Из-за этой разницы, кстати, в США конституция легла в основу главного национального мифа, у нас же до сих пор остается чем-то инородным. Как заметил однажды Владислав Николаенко, даже сложившийся в оппозиционной среде своего рода культ 31-й статьи Конституции запросто сочетается с презрительным отношением к российскому законодательству в целом. То же, вероятно, можно сказать и про частые отсылки к основному закону страны, которые практиковали в своей правозащитной деятельности советские диссиденты. Конституция у нас ни в коем случае не связывалась с представлениями о гражданском обществе, и рассматривалась, подобно всем прочим законам, как творчество "верхов", а не "низов". Но в отличие от этих прочих законов она воспринималась и воспринимается как экспортный вариант российского законодательства, что-то вроде "Жигулей", в которых отдельные узлы можно считать фиатовскими. Еще недавно была надежда на то, что эта ситуация изменится, теперь же законодательство окончательно станет полицайским.

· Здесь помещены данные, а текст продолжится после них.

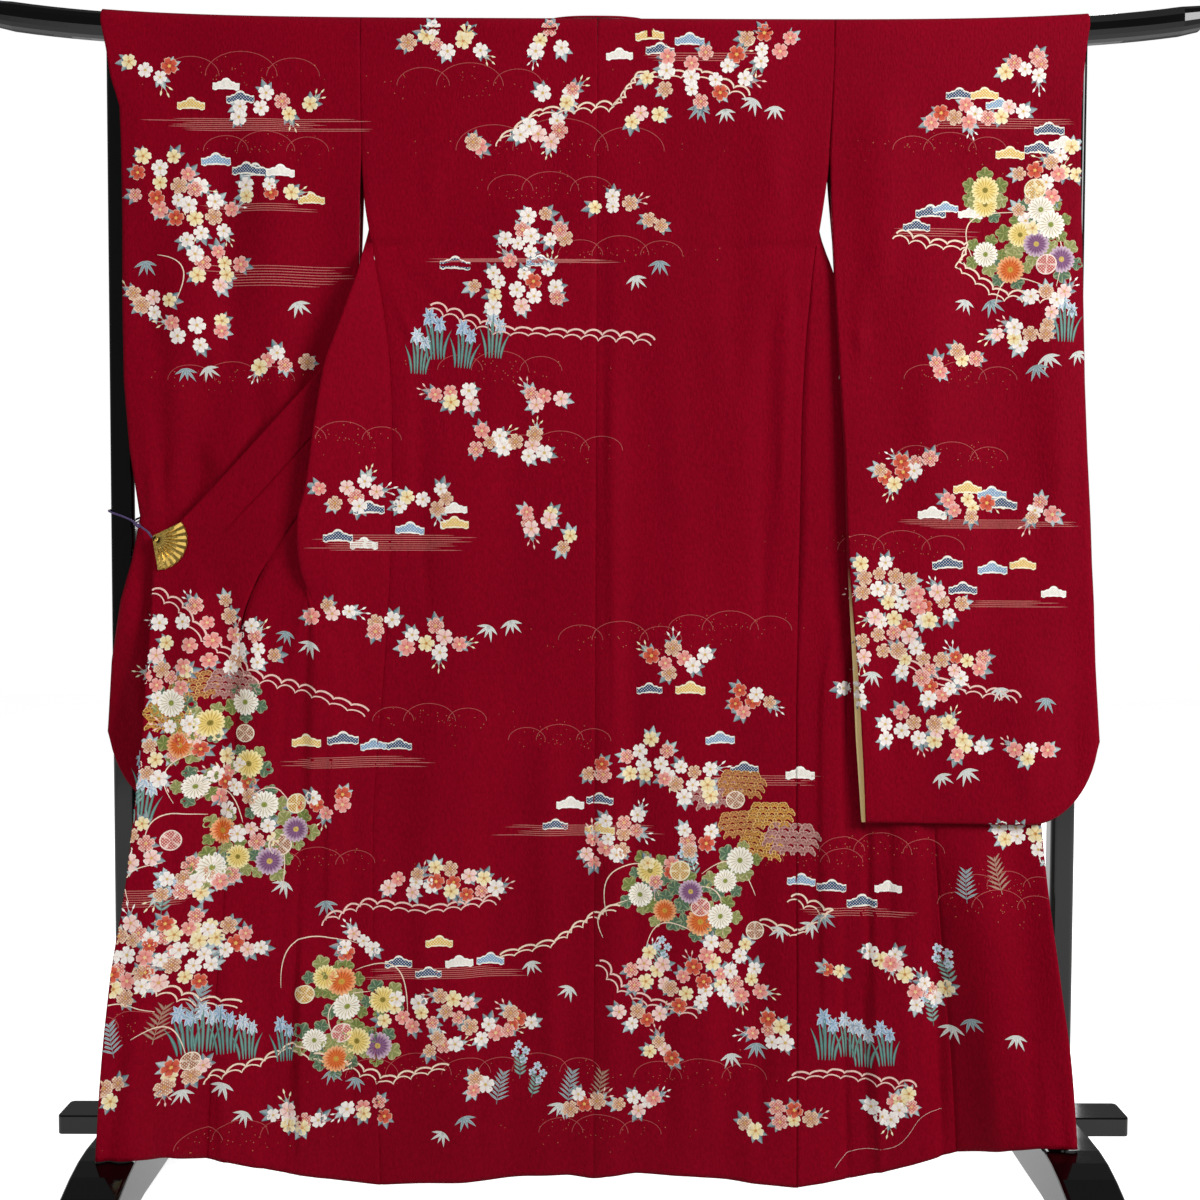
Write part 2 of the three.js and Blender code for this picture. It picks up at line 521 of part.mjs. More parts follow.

Что в итоге? В спорах о том, нужна ли России демократия, годится ли ей европейский путь или лучше выбрать что-то особое, мы не подумали, что сама возможность рассматривать разные пути может исчезнуть. Эта возможность стоила нам тех лишений, которые теперь принято совокупно называть "лихими девяностыми". Мы, затянув пояса, строили новый дом, возвели стены, кто-то уже и помер за этим, ну а теперь нам предлагают все бросить. И ведь назад уже не вернешься: знаете во что превращается старый дом, в котором двадцать лет никто не жил?